IN FORMER YEARS
Gracian—1938
Confucian Analects—1939
Excerpts from Plato—1940
The Consent of the Governed—1941
Boz On America—1942
Toward A Better Land I Know—1943
Shakespeare—1944
Again, Gracian—1945
Charburough—1946
Publilius Syrus—1947
I am never more tickled than when I laugh at myself. —Mark Twain (1835-1910)
Greetings!
At the holiday season for the past nine years, I have shared with my friends some few gleanings from my literary acquaintances. Almost without exception my choice has fallen on the timeless thoughts of some provocative sage who lived many centuries ago, but this year’s selections, although equally timeless, are not ancient.

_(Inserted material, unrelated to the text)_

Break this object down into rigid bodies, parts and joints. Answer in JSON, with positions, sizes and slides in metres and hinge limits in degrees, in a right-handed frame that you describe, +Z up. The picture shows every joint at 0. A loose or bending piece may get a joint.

They are from the writings of a man on my own doorstep, right here in Hartford—one of the greatest of the great observers of human nature, who is known the world over as Mark Twain.

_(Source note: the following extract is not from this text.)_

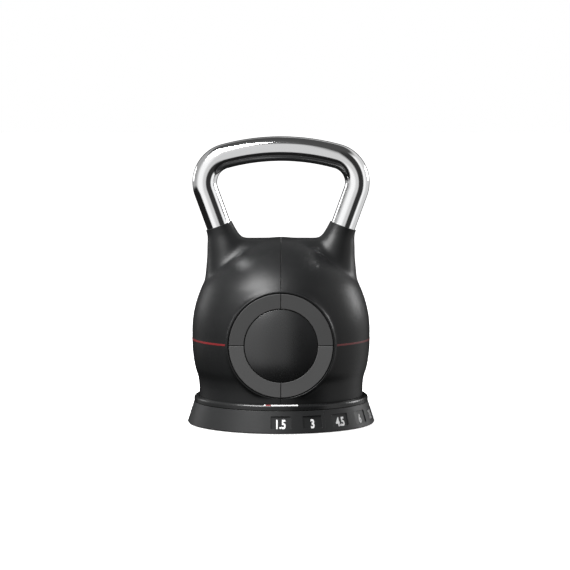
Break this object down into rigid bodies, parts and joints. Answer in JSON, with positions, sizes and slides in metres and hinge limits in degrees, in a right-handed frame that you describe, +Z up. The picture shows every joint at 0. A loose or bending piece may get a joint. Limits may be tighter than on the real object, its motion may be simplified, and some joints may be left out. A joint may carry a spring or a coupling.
{
  "type": "adjustable kettlebell",
  "caption": "Adjustable kettlebell: chrome tube handle on a black bell that picks up steel plates from a round numbered dial base.",
  "frame": {"origin": "on the central axis, at the level that the rubber foot ring stands on", "axes": "+Z up along the dial's axis and through the middle of the grip, +X to the right along the grip, -Y out of the front, where the selected number stands"},
  "size_m": [0.1978, 0.1978, 0.3024],
  "materials": {
    "shell_plastic": "satin, very fine texture",
    "base_plastic": "matte moulded",
    "collar_plastic": "semi-gloss moulded",
    "dial_plastic": "satin moulded",
    "ring_grey": "fine matte texture",
    "cap_gloss": "satin gloss",
    "accent_red": "smooth",
    "marking_white": "printed or moulded white",
    "handle_chrome": "polished chrome plate",
    "spindle_steel": "zinc plated, turned",
    "screw_steel": "zinc plated",
    "spring_steel": "drawn wire and strip",
    "plate_iron": "black powder coat on steel",
    "bush_brass": "turned",
    "white_nylon": "natural nylon",
    "foot_rubber": "matte"
  },
  "bodies": {
    "base": {"bottom_cover": "base_plastic", "base_screws": "screw_steel", "foot_ring": "foot_rubber", "thrust_washer": "white_nylon", "base_tray": "base_plastic", "base_collar": "collar_plastic", "indicator_bar_red": "accent_red", "indicator_bar_white": "marking_white", "tray_pad": "foot_rubber", "guide_posts": "spindle_steel", "detent_spring": "spring_steel"},
    "dial": {"dial_ring": "dial_plastic", "drive_plate": "spindle_steel", "drive_hub": "white_nylon", "dial_screws": "screw_steel", "hub_screws": "screw_steel"},
    "detent": {"detent_plunger": "white_nylon"},
    "plate_7": {"weight_plate_7": "plate_iron"},
    "plate_6": {"weight_plate_6": "plate_iron"},
    "plate_5": {"weight_plate_5": "plate_iron"},
    "plate_4": {"weight_plate_4": "plate_iron"},
    "plate_3": {"weight_plate_3": "plate_iron"},
    "plate_2": {"weight_plate_2": "plate_iron"},
    "plate_1": {"weight_plate_1": "plate_iron"},
    "bell": {"handle_tube": "handle_chrome", "handle_plugs": "spindle_steel", "handle_bolts": "screw_steel", "bolt_washers": "screw_steel", "bridge_screws": "screw_steel", "carrier_bridge": "spindle_steel", "spindle_bush": "bush_brass", "wave_washer": "spring_steel", "shell_screws": "screw_steel", "shell_right": "shell_plastic", "shell_left": "shell_plastic", "accent_band_right": "accent_red", "accent_band_left": "accent_red", "back_dome_cap": "cap_gloss", "back_ring_carrier": "base_plastic", "back_ring_segment_1": "ring_grey", "back_ring_segment_2": "ring_grey", "back_ring_segment_3": "ring_grey", "back_ring_segment_4": "ring_grey", "front_dome_cap": "cap_gloss", "front_ring_carrier": "base_plastic", "front_ring_segment_1": "ring_grey", "front_ring_segment_2": "ring_grey", "front_ring_segment_3": "ring_grey", "front_ring_segment_4": "ring_grey"},
    "spindle": {"spindle_shaft": "spindle_steel", "spindle_spacers": "white_nylon", "spindle_nut": "screw_steel", "selector_disc_1": "spindle_steel", "selector_disc_2": "spindle_steel", "selector_disc_3": "spindle_steel", "selector_disc_4": "spindle_steel", "selector_disc_5": "spindle_steel", "selector_disc_6": "spindle_steel", "selector_disc_7": "spindle_steel"}
  },
  "joints": [
    {"name": "dial_turn", "type": "hinge", "parent": "base", "child": "dial", "pos_m": [0, 0, 0.012], "axis": [0, 0, -1], "range_deg": [0, 140]},
    {"name": "detent_push", "type": "slide", "parent": "base", "child": "detent", "axis": [0, -1, 0], "range_m": [0, 0.0015], "deforming": ["detent_spring"]},
    {"name": "lift_with_7_plates", "type": "slide", "parent": "base", "child": "plate_7", "axis": [0, 0, 1], "range_m": [0, 0.027]},
    {"name": "lift_with_6_plates", "type": "slide", "parent": "plate_7", "child": "plate_6", "axis": [0, 0, 1], "range_m": [0, 0.021]},
    {"name": "lift_with_5_plates", "type": "slide", "parent": "plate_6", "child": "plate_5", "axis": [0, 0, 1], "range_m": [0, 0.035]},
    {"name": "lift_with_4_plates", "type": "slide", "parent": "plate_5", "child": "plate_4", "axis": [0, 0, 1], "range_m": [0, 0.049]},
    {"name": "lift_with_3_plates", "type": "slide", "parent": "plate_4", "child": "plate_3", "axis": [0, 0, 1], "range_m": [0, 0.063]},
    {"name": "lift_with_2_plates", "type": "slide", "parent": "plate_3", "child": "plate_2", "axis": [0, 0, 1], "range_m": [0, 0.077]},
    {"name": "lift_with_1_plate", "type": "slide", "parent": "plate_2", "child": "plate_1", "axis": [0, 0, 1], "range_m": [0, 0.091]},
    {"name": "lift_bell_alone", "type": "slide", "parent": "plate_1", "child": "bell", "axis": [0, 0, 1], "range_m": [0, 0.105]},
    {"name": "spindle_turn", "type": "hinge", "parent": "bell", "child": "spindle", "pos_m": [0, 0, 0.13], "axis": [0, 0, -1], "range_deg": [0, 140]}
  ],
  "couplings": [
    {"joint": "spindle_turn", "follows": "dial_turn", "ratio": 1}
  ]
}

Hearing his name always brings back memories of a childhood trip I took on a Mississippi River packet. I remember that as we glided slowly down those historic waters, my curiosity was caught by a member of the crew who was throwing a long line with lead into the water and pulling it out, again and again, loudly calling: “full twain”—“half twain”—and finally, “mark twain”.

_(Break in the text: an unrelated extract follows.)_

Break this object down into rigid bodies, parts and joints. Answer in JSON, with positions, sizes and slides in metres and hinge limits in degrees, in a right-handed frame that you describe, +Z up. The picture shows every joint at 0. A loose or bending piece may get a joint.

In the midst of so much strange and wonderful activity, the leadman’s call of “mark twain” was pleasantly familiar to my young ears, as I had just been reading “Huck Finn” and “Tom Sawyer”. With considerable small boy importance, I asked the crew if they knew that a famous writer was called Mark Twain. It was then I learned that my favorite author was really named Samuel Langhorne Clemens. I shall never forget the subsequent happy days of the trip, during which the men regaled me with adventure stories of the river and the man who made the river famous.
I wonder now if the Mississippi River, with its shifting river bed, its trickiness, and unpredictable qualities, was not a decisive factor in shaping the adaptable, shifting personality of Samuel Clemens.
Never was anyone more aware than he of the immutability of man’s persistence in playing tricks upon himself. Never was anyone more observant of man’s querulousness at super...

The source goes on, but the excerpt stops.